Trade scotches supercycle fears, citing fundamentals for price rise
A fundamental imbalance between supply and demand is driving agricultural prices higher - not a so called investor ‘supercycle’, delegates at the Global Grain Geneva conference have been told by a panel of industry experts.
Pulled from traders, end users and government, the panel virtually and unanimously dismissed the financial phenomenon, which is defined as a sustained period of demand expansion that fuels higher prices, as the root cause of the recent spike in corn, wheat and soybean prices.
Panel chair Jeff McPike, founder of McWheat Trading, posed the question “are we in a supercycle,” and drew only partial agreement from Taras Kachka, the deputy minister of agriculture at the Ukrainian agriculture ministry.
Kachka said the recent rise in prices to multi-year highs represented the “new scale of the market,” but added that these were not sustainable bull markets for corn, soybeans and wheat.
Fellow panellist Ksenia Bolomatova of Russia-based OZK United Grain scotched talk of a supercycle however.
“We don’t see the fundamental conditions for a supercycle,” Bolomatova said, but warned that there were likely to be more price rises ahead, amid a series of supply and demand shocks that are still playing out.
“There were fundamental reasons, the pandemic, soaring demand, a lack of harvest for some countries and the poor quality of the harvest,” Bolomatova said.

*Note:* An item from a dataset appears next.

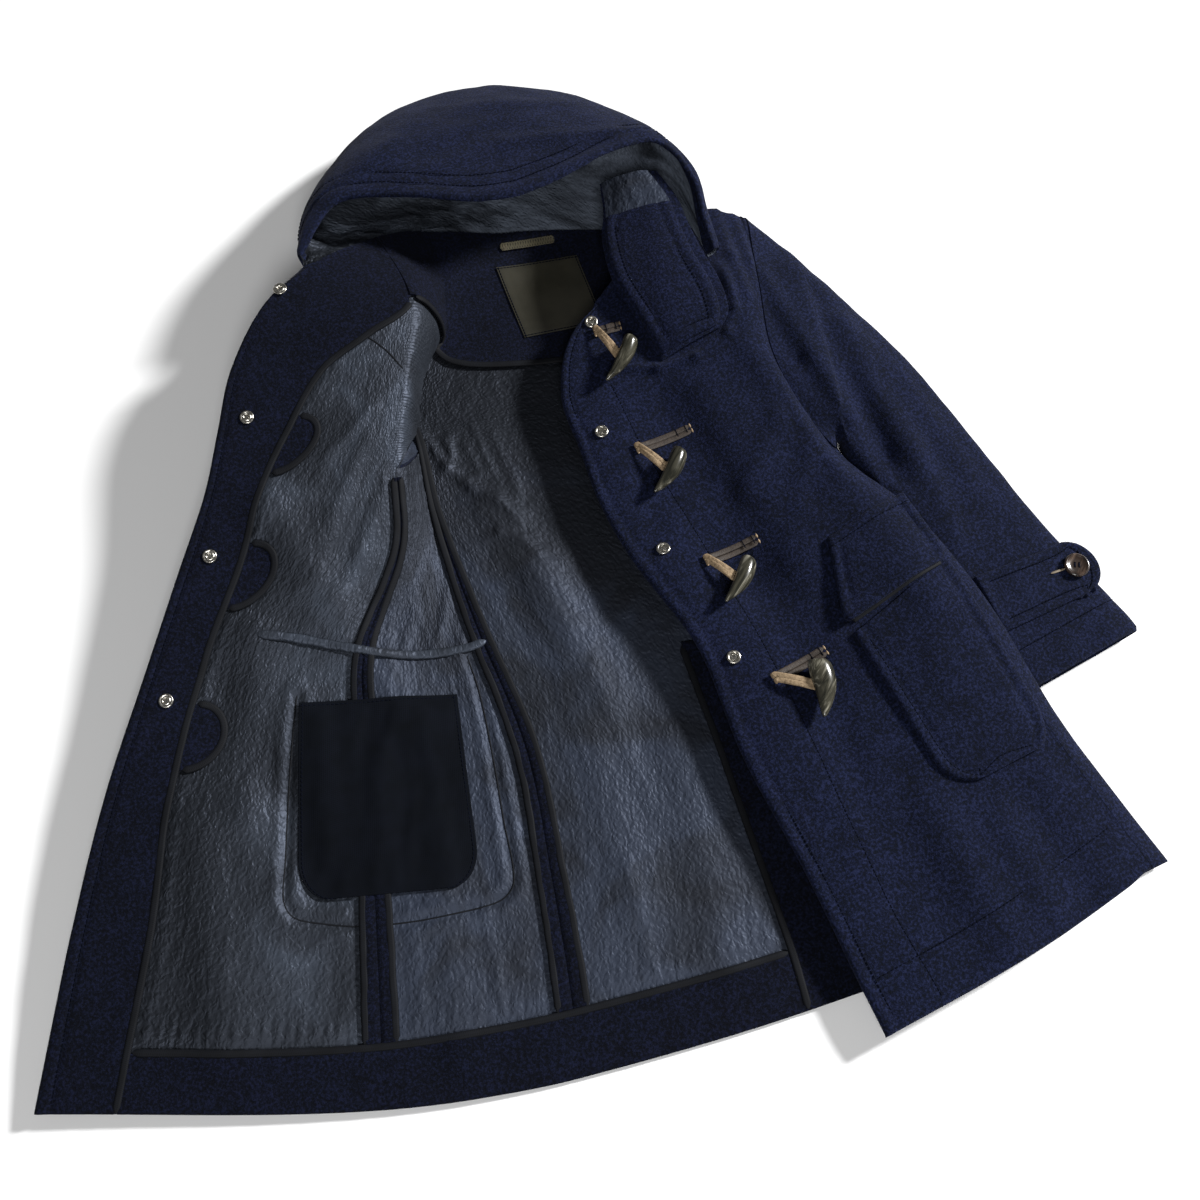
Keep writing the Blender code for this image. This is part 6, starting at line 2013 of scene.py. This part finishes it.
class COAT_OT_button(bpy.types.Operator):
    """Four-hole horn button of the left cuff's tab"""

    bl_idname = "coat.button"
    bl_label = "Cuff button"

    def execute(self, context):
        button = turned("cuff_button", BUTTON_RINGS, 48, "button")
        for x, y in ((1, 1), (-1, 1), (1, -1), (-1, -1)):
            drill = primitive("cylinder", vertices=16, radius=0.95, depth=9.0,
                              location=(x * HOLE_SHIFT, y * HOLE_SHIFT, 1.5))
            applied(button, "BOOLEAN", object=drill, operation="DIFFERENCE", solver="EXACT")
            bpy.data.objects.remove(drill)
        z = float(LAID["sleeve"].height(np.array((TAB_ON,)), np.array((BUTTON[1],)))[0])
        spot = np.array((BUTTON[0], BUTTON[1], z + TAB_LIFT + TRIM + 2.2))
        x_axis, y_axis = np.array((0.92, -0.39, 0.0)), np.array((0.39, 0.92, 0.0))
        settle(button, spot, x_axis, UP)
        keep(button, "button", "cuff_button_left")
        bars = []
        share = np.linspace(-2.1, 2.1, 9)[:, None]
        for shift in (-HOLE_SHIFT, HOLE_SHIFT):
            for lean in (-0.35, 0.35):
                line = spot + y_axis * share + x_axis * (shift + lean)
                line[:, 2] += 2.9 - 0.35 * (share.ravel() / 2.1) ** 4
                bars.append((line, UP))
        band("cuff_button_thread", bars, 0.7, 0.7, "thread", "button", spots=6)
        return {"FINISHED"}


class COAT_PT_panel(bpy.types.Panel):
    """Steps of the coat, in the order that they are made"""

    bl_idname = "COAT_PT_panel"
    bl_label = "Duffle coat"
    bl_space_type = "VIEW_3D"
    bl_region_type = "UI"
    bl_category = "Coat"

    def draw(self, context):
        for step in STEPS:
            self.layout.operator("coat." + step)
        for group in (context.scene.coat_cloth, context.scene.coat_stage):
            box = self.layout.box()
            for name in group.bl_rna.properties.keys():
                if name not in {"rna_type", "name"}:
                    box.prop(group, name)


STEPS = ("stage", "wool", "left_front", "film", "facings", "pocket_inside", "label", "hood",
         "hood_corner", "sleeves", "pocket", "toggles", "snaps", "button")
CLASSES = (CoatCloth, CoatStage, COAT_OT_stage, COAT_OT_wool, COAT_OT_left_front, COAT_OT_film,
           COAT_OT_facings, COAT_OT_pocket_inside, COAT_OT_label, COAT_OT_hood,
           COAT_OT_hood_corner, COAT_OT_sleeves, COAT_OT_pocket, COAT_OT_toggles, COAT_OT_snaps,
           COAT_OT_button, COAT_PT_panel)


def register():
    for cls in CLASSES:
        bpy.utils.register_class(cls)
    bpy.types.Scene.coat_cloth = PointerProperty(type=CoatCloth)
    bpy.types.Scene.coat_stage = PointerProperty(type=CoatStage)


def unregister():
    del bpy.types.Scene.coat_stage
    del bpy.types.Scene.coat_cloth
    for cls in reversed(CLASSES):
        bpy.utils.unregister_class(cls)


def main():
    register()
    for step in STEPS:
        getattr(bpy.ops.coat, step)()
    bpy.context.view_layer.update()


if __name__ == "__main__":
    main()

The onset of pandemic both hit demand and affected logistics, causing a slowdown that left the trade scrambling to plug gaps in supply as demand subsequently rapidly recovered.
On top of that, fears over the size of Brazil’s corn crop - which was reduced by over 20% between initial production estimates and harvesting figures - combined with huge wheat losses across North America amid drought conditions have drawn out prolonged support for key futures.
More recently, heavy rains in the Black Sea and Australia have also raised fears over the potential protein quality of the final crop, providing layers of support across the wheat complex.
Yves Pache, Switzerland-based General Manager at Brazilian soybean trade house Amaggi highlighted the nature of some of the rampant demand - particularly from end users like China.
“We see China driving the demand, but sometimes when we see 30 million mt of corn demand, mainly it’s for stock building,” Pache told the conference - providing support in places, but not a long term factor driving investment.
Corn, wheat and soybean prices, as measured by contracts trading on the primary Chicago futures exchange, have all posted multi-year highs in recent months on a potent cocktail of Chinese buying and weather-based fears.
That has come alongside surging oil and gas prices that have tripped off additional fears around the price of inputs, such as fertilisers, and sparked fears that a commodity supercycle could fire prices ever higher.